[Originally posted on Joystick Division]
My TV stand is proudly lined with every console I’ve ever owned. At least one from every console generation. Beside the stand is a five foot tall cabinet chronicling my 24 years of gaming. Titles range from cult classics, obscure genre-benders and hilarious misfires. My collection might not be the biggest, or the most complete, but what is increasingly unique about it is that it physically exists.
Physical games are becoming increasingly difficult to find. While more people are playing games than ever, a sizeable portion of those people aren’t buying those games in stores. Most people are getting their games through digital distribution, not counting the number of players downloading copies of games illegally. The industry is making a more concerted push every year to reduce the costly manufacture and distribution of discs and up digital sales.
Already there are plenty of must-own arcade and indie games that can only be downloaded through a digital source. Rental stores couldn’t be disappearing faster if they were all being struck with meteors and eventually the physical retail stores will follow suit. Cases containing games will be speciality collectors’ items the way records are for music.
The Super Nintendo I own is the same one I played in 1991. When I play Chrono Trigger
it’s on the same cartridge that I played it on for the first time ever. The years may have gone by but this is how the player can get to the experience the developers intended. There is an authenticity to having a physical copy that you can’t get with a file folder in a flash drive.

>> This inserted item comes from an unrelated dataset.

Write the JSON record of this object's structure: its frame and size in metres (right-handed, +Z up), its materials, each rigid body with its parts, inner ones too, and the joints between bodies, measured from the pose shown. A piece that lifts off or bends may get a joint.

Like many, I grew up with games as something that were lent back and forth at recess, or coveted relics that awaited me after many months of allowance. One of the most formative experiences to me as someone that plays games is the independent rental store across my childhood home run by an alcoholic German. Driving into the city and browsing the shelves at the game store was sacred. Setting the controller down and watching the intro screen flicker by before burning through a great game was a part of my childhood and it all centred around the physical copy of a game.
It isn’t as though digital distribution is a rotten evil thing, or even that it has many disadvantages. The benefits of having a full title to play in under a minute for a reduced cost are clear. But gaming has lost one of its rituals. Tracking down a classic title from bargain bins, pawn shops or mail-order websites has its rewards as a collector, but it’s lonelier now that games are becoming a virtual commodity and not physical artifacts.